Froloff Chaney played for Walker from 1988-91. She then was an assistant coach at Naples from 2001-09. Afterward she stayed close with her mentor.
Walker originally was diagnosed with brain cancer in 2015 and had surgery to remove a tumor in November of that year. The cancer returned more aggressive in the summer of 2016, and many former players reached out to Froloff Chaney for updates. With the blessing of Walker’s longtime girlfriend and assistant coach Leann Burkhold, Froloff Chaney started the Facebook group “Coach Walker’s Crew” to provide updates as well as provide an outlet for people to share their memories of Walker.
“He always said, ‘Once you play for me, you’re one of my girls,’” Froloff Chaney said. “He didn’t mean for the four years you were there. He was deeply invested in his players.”
The coach cared for players like they were his children. He referred to the team as a family and treated the Golden Eagles as such.
“He was very intense, but he was a father figure for me,” former player Kirsti Jones said. “He instilled in us good values, character, morals. When we played, you felt like it was a family, and you don’t want to let your family down.”
When he was inducted into the FHSAA Hall of Fame, Walker said one of his greatest delights was coaching his daughter, Tiffany, from 1996-99. Now a doctor, Tiffany Walker Sigal also worked as an assistant coach for her dad from 2004-07.
Jones played four years of varsity for Walker, winning two district titles before graduating in 2001 and playing in college. She was the Lely girls basketball head coach and now is an assistant for the Barron Collier girls.
“Dave was big on basics, big on fundamentals,” Jones said. “He could take an average team and win big games because they were disciplined in fundamentals. I took that into my coaching – keep it simple and harp on the fundamentals. Basics, basics, basics.”

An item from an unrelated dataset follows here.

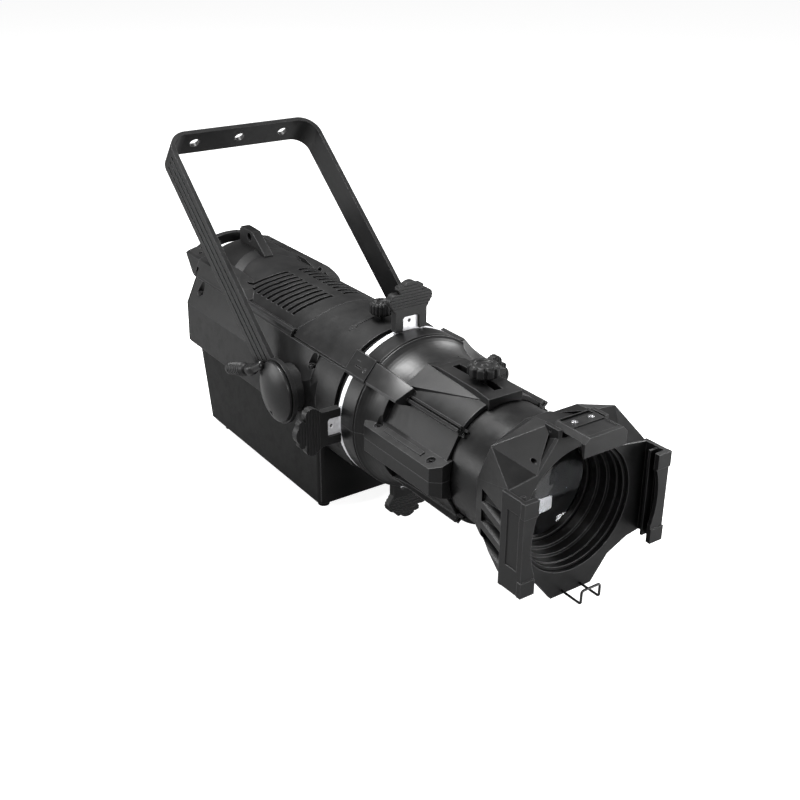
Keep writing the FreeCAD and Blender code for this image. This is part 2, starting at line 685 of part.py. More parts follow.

A native of Columbus, Ohio, and three-sport start in high school, Walker played football at Ohio Northern University. He moved to Naples in 1975 when he was 27 to teach math and coach football. Walker was the boys basketball junior varsity assistant before he took over the girls varsity team in 1979.
After graduating from Ohio Northern, Walker spent a season as a football graduate assistant at Morehead State in Kentucky under Roy Terry. Terry, now a Collier County school board member, played football in college for Dick Pugh, who was the Naples High football coach at the time (1974).
On Terry’s recommendation, Pugh hired Walker as an assistant football coach, and Walker started at Naples in 1975. When Terry became the head coach in 1979, Walker spent six years as his offensive line coach.
“He was dedicated to his sports, and that meant being a good teacher,” Terry said. “He was teaching kids to play the game. He demanded that they learn what they were supposed to do. Players had a great deal of respect for him because he knew what he was talking about.”
That same year Bond also started on Pugh’s staff. Bond went on to coach track and serve as the Golden Eagles’ athletic director and assistant principal.
When Bond was hired, he moved to Naples and his family stayed behind in Virginia. Bond slept on Walker’s couch for a month until he found a place and brought his family down.
“Dave wore the badge of a coach very proudly,” Bond said, “but I think he really considered himself to be a teacher. One of the things Coach Pugh always looked for in his staff was coaches who were good teachers and good men. Dave certainly was one of those, and he proved it.”